Together with the fact that you can paddle along river otters, seals, herons, wales, dolphins, sharks, herring and even salmon, the world’s most urban fjord is also a great place for night paddling, as the city being close by works to your advantage.


But the main feature of a fjord like False Creek is the fact that you can be close to the shore 100% of the time and also visible in case of an emergency.


If you feel bored about doing the same route every paddle, try circumnavigating it in different directions or competing with yourself by using apps like Strava.


I love approaching paddling on a cold overcast day like I would lane swimming compared to swimming on the open ocean: it can feel repetitive but if you make it about high-intensity energy output you can sure be entertained. Try to go as fast as you can on those days. It can warm you up.


If you decide to go on a lake or river avoid ice or paddling glacial lakes. Ice is very unpredictable, especially to your inflatable SUP board. Needless to say, don’t launch from the ice on a lake as it can break and put your life at risk.



7- At last but obviously not at least, MAKE SURE YOU HAVE/BRING ALL THE mandatory SAFETY EQUIPMENT:


You can buy most of the safety equipment for cheaper than the fine for not having them.

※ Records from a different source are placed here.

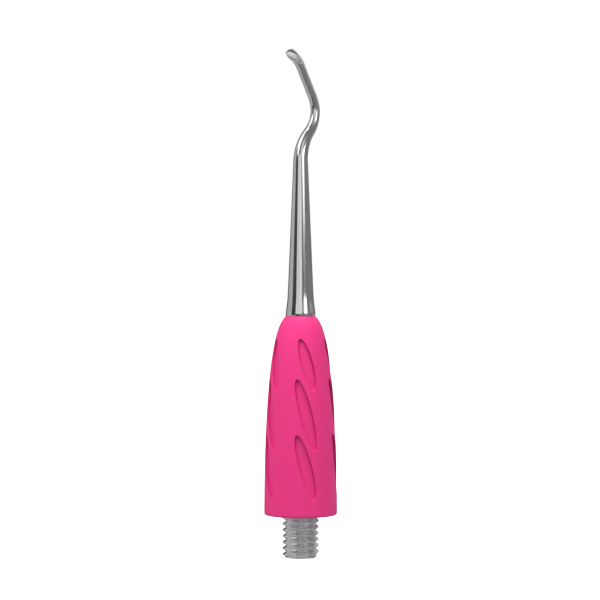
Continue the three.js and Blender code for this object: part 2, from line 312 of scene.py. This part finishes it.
def drilled(piece):
    """Cuts the lock pin's hole, along X, through a piece."""
    bm = bmesh.new()
    radius = PIN_HOLE_RADIUS * MM
    cutter = {"radius1": radius, "radius2": radius, "depth": DRILL_LENGTH * MM}
    bmesh.ops.create_cone(bm, cap_ends=True, segments=PIN_HOLE_SIDES, **cutter)
    bmesh.ops.rotate(bm, verts=bm.verts, cent=(0, 0, 0), matrix=Matrix.Rotation(math.pi / 2, 3, "Y"))
    bmesh.ops.translate(bm, verts=bm.verts, vec=(0, 0, PIN_Z * MM))
    drill_mesh = bpy.data.meshes.new("drill")
    bm.to_mesh(drill_mesh)
    bm.free()
    drill = bpy.data.objects.new("drill", drill_mesh)
    bpy.context.scene.collection.objects.link(drill)
    cut = piece.modifiers.new("drilled", "BOOLEAN")
    cut.object = drill
    cut.solver = "MANIFOLD"
    bpy.context.view_layer.update()
    evaluated = piece.evaluated_get(bpy.context.evaluated_depsgraph_get())
    holed = bpy.data.meshes.new_from_object(evaluated)
    holed.materials.clear()
    piece.modifiers.clear()
    piece.data = holed
    bpy.data.objects.remove(drill)
    return piece


# ---- Working tip ----

def shank_lean(along):
    """How far the centreline leans from +Z towards +X."""
    return math.radians(sum(turn * clamp((along - start) / length) for start, length, turn in BENDS))


def shank_axis():
    """Centreline points every AXIS_STEP from the first bend on."""
    points = [(0.0, BENDS[0][0])]
    along = BENDS[0][0]
    while along < NOSE_END + 1:
        lean = shank_lean(along + AXIS_STEP / 2)
        x, z = points[-1]
        points.append((x + AXIS_STEP * math.sin(lean), z + AXIS_STEP * math.cos(lean)))
        along += AXIS_STEP
    return points


AXIS = shank_axis()


def bent(across, y, along):
    """Where a point of the straight blank goes when it is bent along its centreline in the bend plane."""
    start = BENDS[0][0]
    x, z = across, along
    if along > start:
        place = (along - start) / AXIS_STEP
        i = min(int(place), len(AXIS) - 2)
        axis_x, axis_z = (mix(AXIS[i][k], AXIS[i + 1][k], place - i) for k in (0, 1))
        lean = shank_lean(along)
        x, z = axis_x + across * math.cos(lean), axis_z - across * math.sin(lean)
    cos_t, sin_t = math.cos(BEND_PLANE_TURN), math.sin(BEND_PLANE_TURN)
    return (x * cos_t - y * sin_t, x * sin_t + y * cos_t, z)


def gouge_section(along):
    """Half width, half thickness and the height of the middle of the steel at a length along it."""
    width = smooth_through(SHANK_STATIONS, along)
    flat = smooth_step((along - GOUGE_START) / (NOSE_CENTRE - GOUGE_START))
    thickness = width * mix(1, GOUGE_THICKNESS, flat)
    hollow_start = HOLLOW_STATIONS[0][0]
    middle = -NOSE_SET_BACK * smooth_step((along - hollow_start) / (NOSE_END - hollow_start))
    if along > NOSE_CENTRE:
        width = math.sqrt(max(0.0, NOSE_RADIUS ** 2 - (along - NOSE_CENTRE) ** 2))
    return width, thickness, middle


def hollowed(side, height, along):
    """The height of the steel's front at a sideways place, once the hollow is cut."""
    radius = smooth_through(HOLLOW_STATIONS, along)
    if along < HOLLOW_STATIONS[0][0] or abs(side) >= radius:
        return height
    floor = smooth_through(HOLLOW_STATIONS, along, 2)
    rise = radius - math.sqrt(radius * radius - side * side)
    return min(height, floor + HOLLOW_FLATNESS * rise)


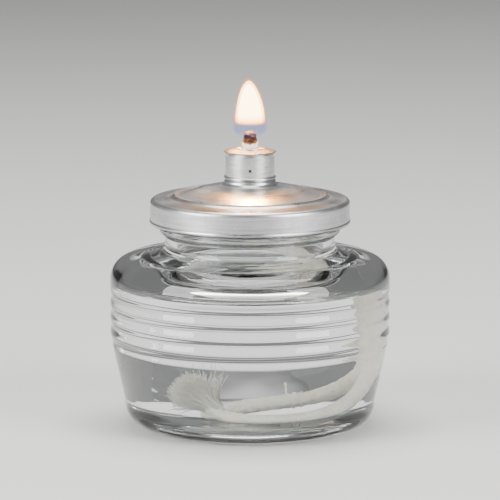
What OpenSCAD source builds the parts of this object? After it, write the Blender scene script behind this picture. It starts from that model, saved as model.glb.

  1. A SUP leash must be worn at all times

  2. A Personal Flotation Device (PFD) is a must at all times

  3. A whistle

  4. A rope in case you need to be rescued by another paddler or small boat

  5. Water

  6. Change of clothes for the sudden weather changes that happen often in this part of the world

  7. Visible lights on the front and back


If you are going on a longer paddle:

  1. First aid kit

  2. Repair kit for your inflatable SUP board

  3. A map of the area

  4. High energy snacks

  5. Adequate warm gear for cold nights and if you fall in the water



Anyways, it is never too much to repeat: fun and amazing adventures in the ocean and bodies of water are all about safety first. Take care of it as a first step and the next ones should take you on the planet’s most amazing playgrounds!! Safe and fun adventures!!